FRACTURED is a heart-warming tale of love and second chances which will leave you wondering whether two very different storylines can ever lead to the same happy ending.
Sliding Door is one of my favourite films because of the way it addresses the ‘what if’ element of life we all suffer from. What if I’d managed to get that train? What if I hadn’t gone out that evening? The ideas are endless. So, when I read the summary for Fractured, I couldn’t wait to read it.
Atkins approaches the dual life aspect of the story in a way I hadn’t considered before. As I was reading, I kept expecting a very obvious split in time, but it never came. The duality to Rachel’s life is quite subtle, but it’s enough to make her, and some of those around her, think she’s crazy. Why is she with the man she’s with? Why isn’t her dad dying from cancer? Why is her best friend still alive? These are just some of the questions going through her mind.
There are other moments that get Rachel, and the reader thinking. Like the mystery of her dad’s aftershave lingering. It’s the little nuances such as this that kept me reading. I needed to know what the hell was going on.
The ending I hadn’t seen coming until I’d seen a spoiler online. I was a bit miffed that the twist had been revealed, but it didn’t ruin my enjoyment of the ending. I admit, I shed a few tears which is always a good thing. There’s nothing better than ripping a visceral and emotional reaction from a reader.

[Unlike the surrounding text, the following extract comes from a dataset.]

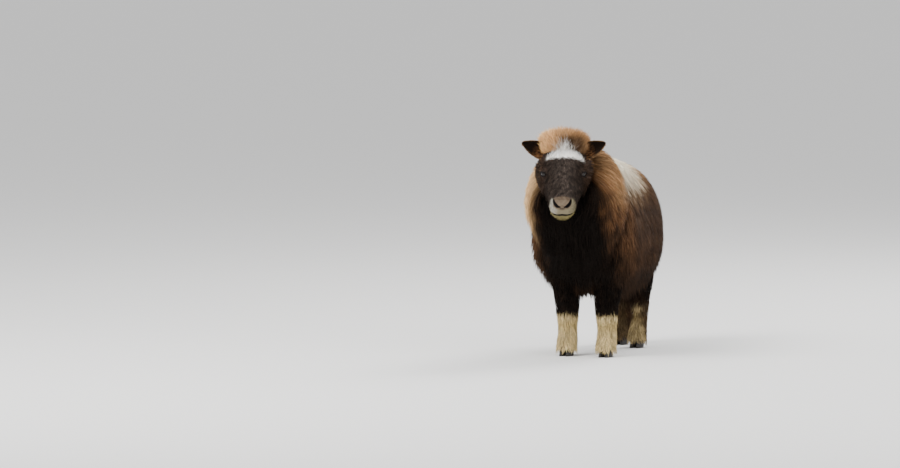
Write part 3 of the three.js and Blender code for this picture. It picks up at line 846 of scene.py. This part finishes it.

The characters are realistic. There’s nothing worse than, as a reader, all characters being perfect. Atkins has given all of her characters flaws and vices which resonate with the reader. I will admit that the events with Matt were a little obvious and I guessed that would happen, but it wasn’t a bad thing. Chick Lit tends to follow a certain formula which those who read the genre regularly, have come to expect. They know the journey and it’s outcome, but it’s the details that make it enjoyable, and this book certainly was enjoyable.